Required work -> Print the records below from the first line through the line containing "basket: base, lattice", both included, word for word.

Modeling code records
----------

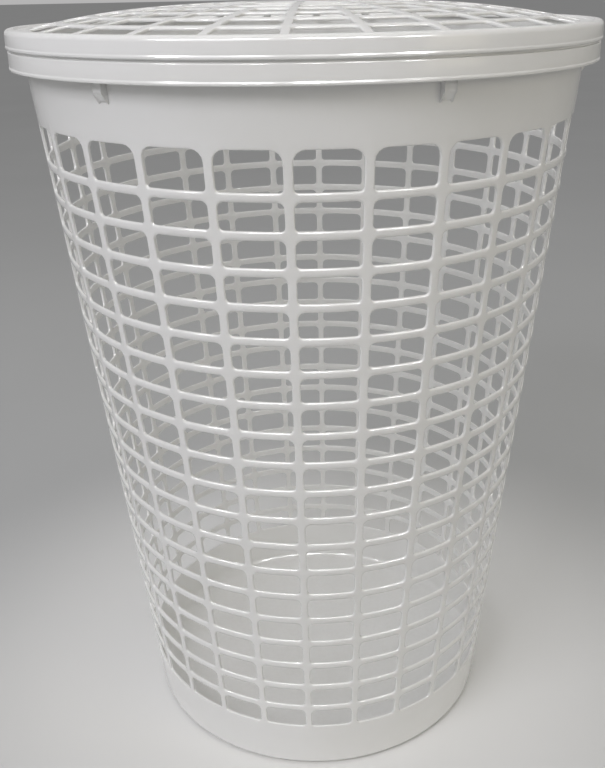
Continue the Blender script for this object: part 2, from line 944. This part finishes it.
@dataclass
class Basket(Moulding):
    """The tall tapered basket: base, lattice wall, plain upper band, rim and stacking lugs."""

    rows: int = 20
    row_pitch: float = 23.4
    hoop_h: float = 5.8
    first_window_h: float = 25.0
    rib_angle: float = math.radians(1.75)
    band_edge: float = 5.5
    first_corner: float = 7.5
    window_corner: float = 4.2
    foot_corner: float = 2.8
    rib_soft: Soft = Soft(1.2, 0.7)
    hoop_soft: Soft = Soft(2.3, 1.1)
    band_soft: Soft = Soft(1.2, 0.6)
    under_soft: Soft = Soft(0.5, 0.5)
    floor_lift: float = 2.0
    foot_w: float = 13.6
    foot_slope: float = 1.2
    heel_r: float = 6.0
    inner_corner: float = 9.0
    gate_r: float = 3.4
    gate_h: float = 0.7
    gate_slope: float = 0.5
    rim_t: float = 2.2
    step_in: float = 1.4
    bead: float = 0.45
    bead_h: float = 1.5
    bead_blend: float = 0.9
    shoulder_z: float = 563.1
    lug_count: int = 6
    lug_turn: float = math.radians(26.7)
    lug_w: float = 8.0
    lug_drop: float = 12.0
    lug_out: float = 4.0
    lug_slant: float = 6.0
    lug_round: float = 0.8
    lug_sunk: float = 0.6

    def __post_init__(self) -> None:
        """Sets up the wall's sheet from the frame."""
        self.sheet = ConeSheet(self.plan.base_r, self.plan.slope, self.plan.wall_t, self.rib_angle)
        self.panel_reach = extent("wall_panel_01")
        self.rim = extent("rim_skirt")

    def wall_out(self, z: float) -> float:
        """Outer radius of the wall at a height."""
        return self.sheet.radius(z)

    def wall_in(self, z: float) -> float:
        """Inner radius of the wall at a height."""
        return self.sheet.radius(z) - self.plan.wall_t

    def cells(self, column: int) -> list[tuple[Cell, set[Side]]]:
        """Lays out one column of windows from the top down.

        Args:
            column: The column's number, counted from rib 0.

        Returns:
            Each cell with the edges where no cell of this panel joins it.
        """
        lattice_top = self.panel_reach.high - self.band_edge
        first_of_panel = column % self.plan.columns_per_panel == 0
        outer_side = Side.LEFT if first_of_panel else Side.RIGHT
        laid = []
        for row in range(self.rows):
            first, last = row == 0, row == self.rows - 1
            window_low = lattice_top - self.first_window_h - row * self.row_pitch
            window_high = lattice_top if first else window_low + self.row_pitch - self.hoop_h
            laid.append(
                (
                    Cell(
                        middle=self.plan.front + (column + 0.5) * self.plan.rib_step,
                        half_angle=self.plan.rib_step / 2,
                        low=self.panel_reach.low if last else window_low - self.hoop_h / 2,
                        high=self.panel_reach.high if first else window_high + self.hoop_h / 2,
                        window_low=window_low,
                        window_high=window_high,
                        low_corner=self.foot_corner,
                        high_corner=self.first_corner if first else self.window_corner,
                        side=self.rib_soft,
                        low_bar=self.band_soft if last else self.hoop_soft,
                        high_bar=self.band_soft if first else self.hoop_soft,
                    ),
                    {outer_side} | ({Side.HIGH} if first else set()) | ({Side.LOW} if last else set()),
                )
            )
        return laid

    def wall_panels(self) -> None:
        """Builds one panel of the lattice and turns it around the axis."""
        builder = PiercedSheet(self.sheet, tuple(self.plan.fractions()), self.under_soft)
        draft = MeshDraft()
        for column in range(self.plan.columns_per_panel):
            for cell, open_sides in self.cells(column):
                builder.add(draft, cell, open_sides)
        first = draft.mesh("wall_panel")
        for index in range(self.plan.panel_count):
            mesh = first.copy()
            turn = index * self.plan.columns_per_panel * self.plan.rib_step
            mesh.transform(Matrix.Rotation(turn, 4, "Z"))
            node = f"wall_panel_{index + 1:02d}"
            self.dress(mesh, f"lattice_{node}", node)
        bpy.data.meshes.remove(first)

    def base(self) -> None:
        """Builds the floor, the foot ring, the rounded heel and the plain lower band."""
        top = self.panel_reach.low
        floor_top = self.floor_lift + self.plan.wall_t
        foot_in = self.wall_out(0) - self.heel_r - self.foot_w
        gate_low = self.floor_lift - self.gate_h
        profile = [
            Corner(0, gate_low),
            Corner(self.gate_r, gate_low, 0.4),
            Corner(self.gate_r + self.gate_slope, self.floor_lift, 0.3),
            Corner(foot_in - self.foot_slope, self.floor_lift, 0.6),
            Corner(foot_in, 0, 0.7),
            Corner(self.wall_out(0), 0, self.heel_r),
            Corner(self.wall_out(top), top),
            Corner(self.wall_in(top), top),
            Corner(self.wall_in(floor_top), floor_top, self.inner_corner),
            Corner(0, floor_top),
        ]
        draft = MeshDraft()
        draft.revolve(rounded(profile, 6), self.plan.directions())
        self.dress(draft.mesh("base"), "basket_base", "floor_pan", "lower_band")

    def rim_ring(self) -> None:
        """Builds the upper band, the flat rim, its stepped skirt and the bead along its edge."""
        low, top = self.panel_reach.high, self.rim.high
        skirt_low, web = self.rim.low, self.rim.high - self.rim_t
        skirt_r = self.rim.radius - self.bead
        step_r = skirt_r - self.step_in
        skirt_in, flange_r = skirt_r - self.rim_t, step_r - self.rim_t
        bead_r, bead_top = skirt_r + self.bead, skirt_low + self.bead_h
        profile = [
            Corner(self.wall_in(low), low),
            Corner(self.wall_in(top), top, 1.0),
            Corner(step_r, top, 1.5),
            Corner(step_r, self.shoulder_z, 0.4),
            Corner(skirt_r, self.shoulder_z, 0.9),
            Corner(skirt_r, bead_top + self.bead_blend, 0.5),
            Corner(bead_r, bead_top, 0.5),
            Corner(bead_r, skirt_low, 0.7),
            Corner(skirt_in, skirt_low, 0.6),
            Corner(skirt_in, self.shoulder_z - 2 * self.rim_t, 0.5),
            Corner(flange_r, self.shoulder_z - self.rim_t, 0.5),
            Corner(flange_r, web, 1.2),
            Corner(self.wall_out(web), web, 1.5),
            Corner(self.wall_out(low), low),
        ]
        draft = MeshDraft()
        draft.revolve(rounded(profile, 4), self.plan.directions())
        self.dress(draft.mesh("rim"), "basket_rim", "upper_band", "rim_flange", "rim_skirt")

    def lugs(self) -> None:
        """Builds the boxy lugs under the rim, with their slanted lower ends."""
        low = self.rim.low - self.lug_drop
        knee = low + self.lug_slant
        web = self.rim.high - self.rim_t
        face = self.wall_out(knee) + self.lug_out
        draft = MeshDraft()
        draft.extrude(
            [
                (self.wall_out(low) - self.lug_sunk, low),
                (self.wall_out(low) + self.lug_sunk, low),
                (face, knee),
                (face, web),
                (self.wall_out(web) - self.lug_sunk, web),
            ],
            self.lug_w / 2,
        )
        one = draft.mesh("lug", bevel=self.lug_round)
        work = bmesh.new()
        for i in range(self.lug_count):
            angle = self.plan.front + self.lug_turn + i * 2 * math.pi / self.lug_count
            copy = one.copy()
            copy.transform(Matrix.Rotation(angle, 4, "Z"))
            work.from_mesh(copy)
            bpy.data.meshes.remove(copy)
        work.to_mesh(one)
        work.free()
        self.dress(one, "rim_lugs", "stacking_lugs")

    def build(self) -> None:
        """Builds every piece of the basket."""
        self.base()
        self.wall_panels()
        self.rim_ring()
        self.lugs()


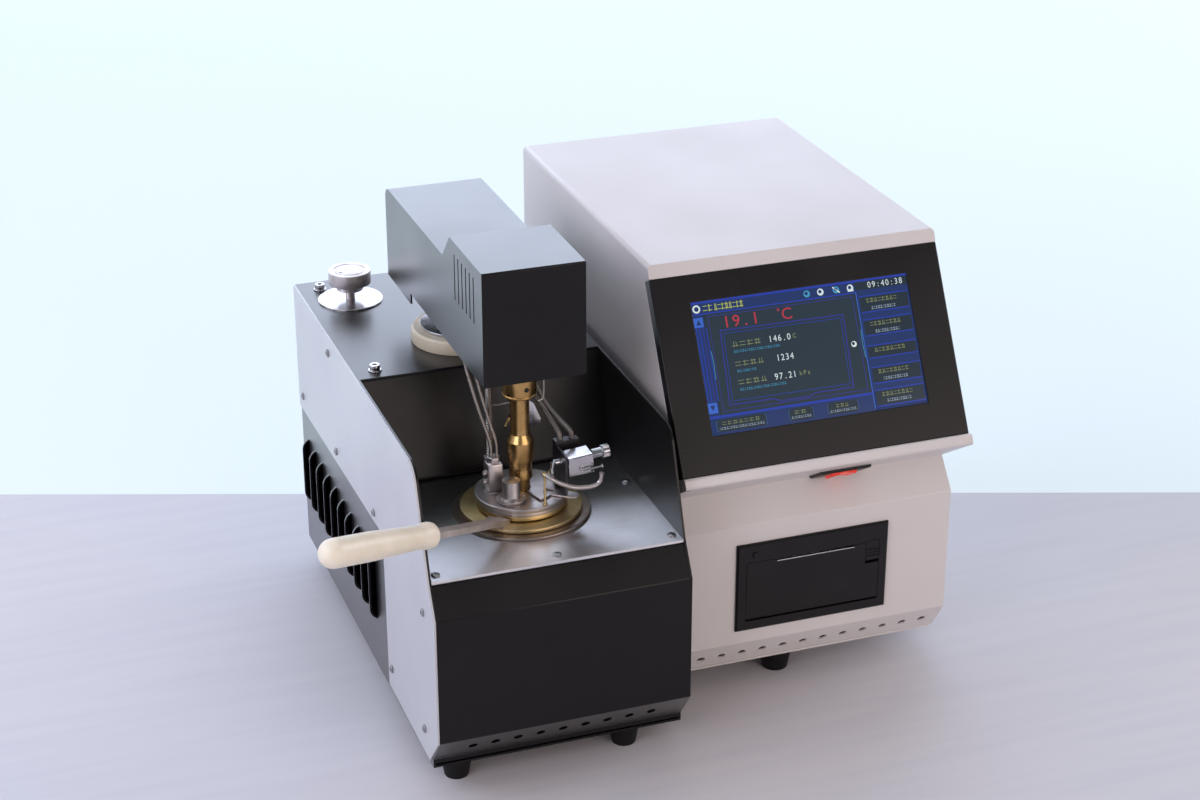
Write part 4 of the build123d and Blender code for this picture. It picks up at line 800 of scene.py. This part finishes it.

----------

Output of the task ->
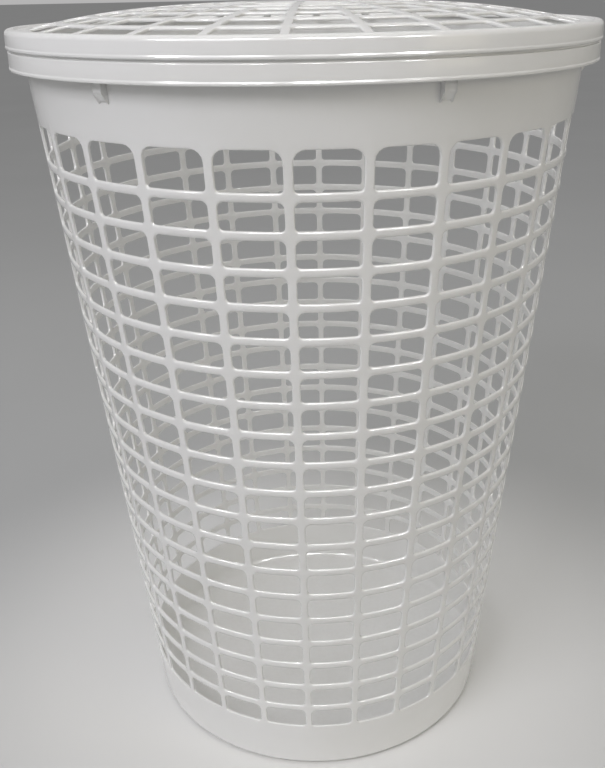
Continue the Blender script for this object: part 2, from line 944. This part finishes it.
@dataclass
class Basket(Moulding):
    """The tall tapered basket: base, lattice wall, plain upper band, rim and stacking lugs."""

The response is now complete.